The article, however, did bring up a question that I'd like to direct to Ehlers:

In this and prior articles, he discusses the dominant cycle, which can be identified by various mathematical techniques, such as those employed in his software program, MESA. However, it seems that the critical cycle of interest to a trader is also relative to the trader's style and preferred time frame -- which are not necessarily known by the mathematical model. Therefore, the selection of the dominant cycle by the mathematical techniques employed must contain underlying assumptions about these factors. Could Ehlers briefly explain the assumptions he is using? Perhaps he could provide a working definition of dominant cycle.

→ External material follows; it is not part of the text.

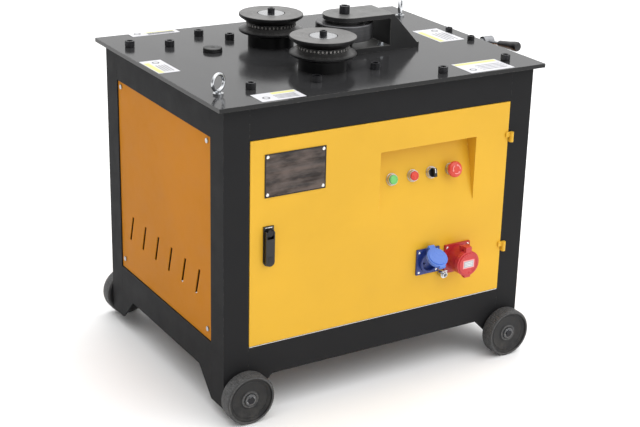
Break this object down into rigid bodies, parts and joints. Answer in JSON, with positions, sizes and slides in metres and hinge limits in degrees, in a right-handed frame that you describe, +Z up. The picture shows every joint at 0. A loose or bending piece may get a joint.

In past articles, he's described conceptually how his mathematical model captures the appropriate characteristics of amplitude and other cyclical components to identify the dominant cycle. In "Early trend identification" (October 1990 S&C), Ehlers describes the power spectrum that is characteristic of the dominant cycle. He used this concept in examples in his later articles. But how does that fit with the trader's requirements? In short, I'm asking why he believes it works rather than how it works.

On another note, let me also applaud the series of trading psychology articles by Adrienne Toghraie in S&C. They have been excellent!

ARTHUR CHESTER
Rochester, NY
via E-mail

John Ehlers replies:
I am always delighted when readers find value in my work. It is my goal to bring science to the art of trading.

The analysis span used to find the dominant cycle is mostly a factor of the dynamic range of the measurement technique. The MESA measurement is valid for the eight-to-one range from six to 50 bars without adjustment of internal parameters. Since we are using sampled data, it matters very little whether those samples are daily, weekly or hourly bars. In The Profit Magic of Stock Transaction Timing, J.D. Hurst established the proportionality principle -- that is, the longer the cycle, the bigger the amplitude. Thus, one can trade cycles over any period he is comfortable with and expect the performance per trade to be proportional to the length of the cycle.

I don't only believe cycles work, I know they work. Cyclic behavior is ubiquitous. The natural response to any physical disturbance is harmonic motion. For example, if you strum a rubber band stretched between your fingers or bend a ruler over the edge of a table and release it, you create an oscillation. This cyclic reaction to disturbance holds from the atomic level to colliding galaxies. Since there are plenty of disturbances in the market, there is no reason to think that harmonic motion should not apply here also. The philosophical underpinning of my approach lies in two solutions to "the drunkard's walk" problem. The two solutions are partial differential equations called the diffusion equation and the telegraphers' equation. I develop these in greater detail in my book, MESA and Trading Market Cycles. By relating the market to physical phenomena, I conclude these equations are the general descriptions of the trend mode and cycle mode. It's crucial to know the mode of the market to establish the correct entry and exit strategies. The cycles themselves come and go and drift from one length to another. It's important to pinpoint this activity as it's happening.
 




REGISTRATION OF COMMODITIES FUNDS

Editor,
Thank you for publishing STOCKS & COMMODITIES, a truly informative trade journal. I am an independent trader and was

What avenue, in your opinion, should I use to register my futures fund? I would like to be able to establish a track record vis-à-vis other futures funds. Is there a low-cost way to get registered? The fund is worth about $300,000 and has only one investor -- me.

MARK LARKIN
via E-mail
 

I can't provide information on fund registration. I suggest you contact the Managed Futures Association at 415 325-4500, E-mail mfa@mfainfo.org, or www.mfahome.com for information. -- Editor
 




CHAT FORUMS FOR TECHNICAL ANALYSIS

Editor,
Can you provide a list of chat rooms and or other Web sites where information pertaining to technical analysis will be available and/or discussed?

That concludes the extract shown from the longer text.